In shipping and logistics, there are some promising signs of problem recognition as major players set targets like net-zero by 2040 or 2050. But this action, especially if it’s forestalled for another decade, will not keep pace with the growth of emissions from e-commerce. The shipping and logistics sector, which currently accounts for about 17% of global greenhouse emissions from aviation, rail, shipping, heavy and light trucking, will need to dramatically reduce its carbon intensity to meet the increasing demand and stated reductions targets. The World Economic Forum estimates there could be 36% more delivery vehicles driving around by the end of this decade. Even if they were all-electric, how much packaging waste will be delivered by those extra vehicles on a yearly basis? It’s too gigantic to contemplate.  

But, as supply chain actors, we have the opportunity now to increase business resilience and environmental sustainability all at once. Four key solutions do just that:

  1. Building warehousing that incorporates on-site renewable energy production.
  2. Purchasing solar-powered electric vehicle fleets to scale up distribution.
  3. Sourcing local products or ones produced in regions where trucks are frequently “back-hauled” empty to distribution hubs.
  4. Offsetting 100% of carbon emissions by investing in earth-saving environmental projects.

It’s fair to say that consumers are tired of all the e-commerce greenwashing. That’s why the entire e-commerce shipping and logistics industry needs to stop the electric vehicle window dressing and start a green revolution together— across air, land and sea. Consumers want to see real solutions and ambitious emissions targets, not double standards.

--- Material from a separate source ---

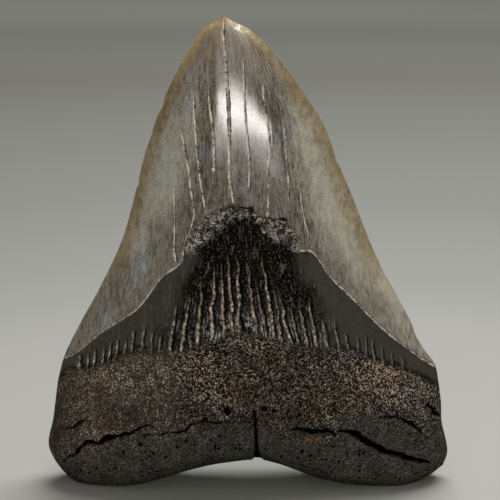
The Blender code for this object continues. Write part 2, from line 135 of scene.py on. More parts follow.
# Fissures of the front of the root: the route, the greatest width, the depth and the height of the lower lip.
FISSURES = (
    (((-52.2, 6.8), (-50.4, 8.9), (-48.8, 9.3), (-46.4, 12.4), (-44.4, 13.5), (-42.1, 13.3), (-39.8, 14.6),
      (-35.8, 15.6), (-31.8, 17.2), (-29.5, 18.7), (-26.2, 19.2)), 1.0, 2.8, 0.55),
    (((-34.0, 14.8), (-29.0, 16.1), (-25.4, 16.8), (-21.4, 17.2), (-18.1, 17.6), (-16.4, 19.1), (-13.0, 20.7),
      (-9.0, 20.5), (-5.0, 20.7), (1.6, 21.0)), 0.6, 1.4, 0.3),
    (((-51.8, 17.0), (-49.5, 17.5), (-47.2, 18.9), (-44.8, 19.9)), 0.65, 1.4, 0.45),
    (((11.7, 18.6), (15.3, 18.5), (19.2, 17.9), (22.0, 17.8), (25.0, 16.9)), 1.3, 3.0, 0.55),
    (((24.6, 18.0), (27.6, 17.5), (29.9, 16.6), (31.8, 15.0), (34.1, 13.4), (37.0, 11.8), (40.1, 10.4),
      (43.6, 9.5), (47.1, 8.3), (51.0, 7.3)), 1.7, 3.6, 0.6),
    (((36.3, 21.7), (40.0, 21.2), (42.3, 20.7), (44.8, 19.6), (46.9, 18.3), (48.4, 16.1), (50.4, 14.2)), 0.9,
     1.6, 0.3),
    (((50.0, 23.2), (52.4, 20.6), (54.9, 17.8)), 1.0, 1.4, 0.2),
    (((-29.0, 4.8), (-25.2, 6.0), (-20.7, 6.8), (-16.2, 7.2)), 0.4, 0.8, 0.15),
    (((12.5, 8.4), (20.0, 6.0), (27.0, 4.6)), 0.4, 0.8, 0.15),
    (((-5.5, 22.4), (-2.5, 22.2), (1.5, 22.3)), 0.4, 0.8, 0.15),
)
CLEFT = ((1.9, 23.4), (2.1, 19.3), (2.2, 15.5), (2.5, 11.8), (2.7, 8.0), (2.9, 4.8))
CLEFT_WIDTHS = (0.55, 4.0)                   # at its top and at the arch
CLEFT_DEPTH = 4.0
HOLES = ((-5.8, 23.5, 0.95), (4.8, 24.4, 0.75), (7.2, 23.7, 0.6), (-11.8, 21.6, 0.6), (-29.9, 13.6, 0.6),
         (-34.8, 11.2, 0.45), (-19.6, 13.2, 0.4), (-23.0, 10.4, 0.4), (-37.4, 6.4, 0.5), (-9.0, 12.0, 0.35),
         (15.2, 12.2, 0.5), (23.4, 13.0, 0.4), (17.4, 11.0, 0.45), (-26.2, 11.4, 0.5))       # x, z and radius
HOLE_DEPTH = 2.2

# Where the bone's specks are paler, partly painted glints, and where it is stained ochre: x, z, half-width, half-height
# and strength.
PALE_SPECK_AND_GLINT_SPOTS = ((-8.4, 28.8, 5.5, 3.6, 0.9), (-13.5, 36.5, 7.5, 5.0, 0.8), (29.7, 22.3, 1.4, 2.2, 1.0),
              (-6.0, 22.1, 1.8, 0.8, 1.0), (37.5, 33.0, 7.0, 4.0, 1.0), (41.0, 28.0, 4.0, 4.0, 0.6),
              (20.2, 15.9, 7.0, 1.1, 1.0), (-38.6, 31.0, 7.0, 4.5, 0.8), (1.5, 41.8, 9.0, 1.6, 0.9),
              (-18.0, 17.2, 9.0, 0.8, 0.5), (-45.0, 16.0, 5.0, 1.0, 0.5), (31.0, 13.6, 4.0, 1.2, 0.7))
OCHRE_SPOTS = ((6.4, 21.8, 2.2, 1.7, 1.0), (-1.0, 20.6, 3.0, 0.9, 0.9), (-2.7, 30.0, 2.8, 5.0, 0.75),
               (-6.0, 22.1, 1.8, 0.8, 0.6), (-14.0, 38.0, 4.0, 3.0, 0.5), (-37.0, 17.6, 5.0, 0.9, 0.8),
               (19.0, 16.4, 8.0, 1.0, 0.8), (39.0, 32.0, 6.0, 4.0, 0.5), (-44.0, 26.0, 9.0, 8.0, 0.18),
               (24.0, 27.0, 8.0, 3.0, 0.3), (-36.0, 8.0, 3.0, 1.5, 0.3))
# Where the bone is darker, in the same columns; the two spots at the root's far left and far right ends are painted
# shade.
DIM_SPOTS = ((-32.5, 22.5, 8.0, 3.5, 0.9), (12.0, 24.0, 7.0, 3.0, 0.6), (-53.0, 15.0, 6.5, 9.0, 0.85),
             (-12.0, 24.5, 4.0, 2.0, 0.4), (55.5, 12.0, 4.0, 10.0, 0.6))
FLARE = ((-2.2, 82.0, 2.6, 2.8, 1.0), (-4.2, 86.5, 0.9, 3.0, 0.6))        # rough grey enamel over the patch
CRACK_PIT = (-9.5, 90.3, 0.45)              # x, z and radius of the little pit that a crack ends in
OPEN_CRACK = (4, 96.5, 113.5)               # which front crack stands open, and between which heights

# Small nicks in the cutting edges: the height, the side, the depth and the half-length.
NICKS = ((106.5, -1, 0.55, 1.5), (84.4, -1, 0.35, 0.8), (91.4, 1, 0.35, 1.0), (59.0, 1, 0.25, 2.5),
         (41.0, 1, 0.4, 2.0), (97.5, -1, 0.2, 2.5))

COLUMNS = 280
ROOT_ROWS = 106
CROWN_ROWS = 146
CURVE_STEPS = 24
OUTLINE_STEP = 0.06       # spacing of the points that stand for the outline when distances are worked out


# ---- curves ----------------------------------------------------------------------------------------------

def smooth_curve(points):
    """A dense smooth curve through the points: a Hermite curve with tangents from each point's neighbours."""
    points = np.array(points, dtype=float)
    knots = np.concatenate(([0.0], np.cumsum(np.linalg.norm(np.diff(points, axis=0), axis=1) ** 0.5)))
    slopes = np.gradient(points, knots, axis=0)
    pieces = []
    for i in range(len(points) - 1):
        span = knots[i + 1] - knots[i]
        t = np.linspace(0.0, 1.0, CURVE_STEPS, endpoint=False)[:, None]
        pieces.append((2 * t**3 - 3 * t**2 + 1) * points[i] + (t**3 - 2 * t**2 + t) * span * slopes[i]
                      + (3 * t**2 - 2 * t**3) * points[i + 1] + (t**3 - t**2) * span * slopes[i + 1])
    return np.concatenate(pieces + [points[-1:]])


def lengths_along(curve):
    return np.concatenate(([0.0], np.cumsum(np.linalg.norm(np.diff(curve, axis=0), axis=1))))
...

Balancing profit with purpose for the sake of the planet and humanity

Fortunately, there is a large contingency of businesses pursuing much-needed solutions and committing to more urgent targets. Companies, including 1,000-plus other Certified B Corporations, have committed to net-zero emissions by 2030. These businesses, large and small, are taking credible action to shift the economy to serve all stakeholders. They use frameworks like benefit corp legislation and B Corp Certification to be accountable for having a positive impact on workers, the environment and their community.

To truly address the climate crisis—which is happening now—businesses and governments need to take responsibility and action today, not next week, not next year, not in 10 years. It is possible to build and adapt our businesses to solve the most pressing and wicked problems of our time. But, it will take logistics—everyone moving in coordination and with purpose in the same direction.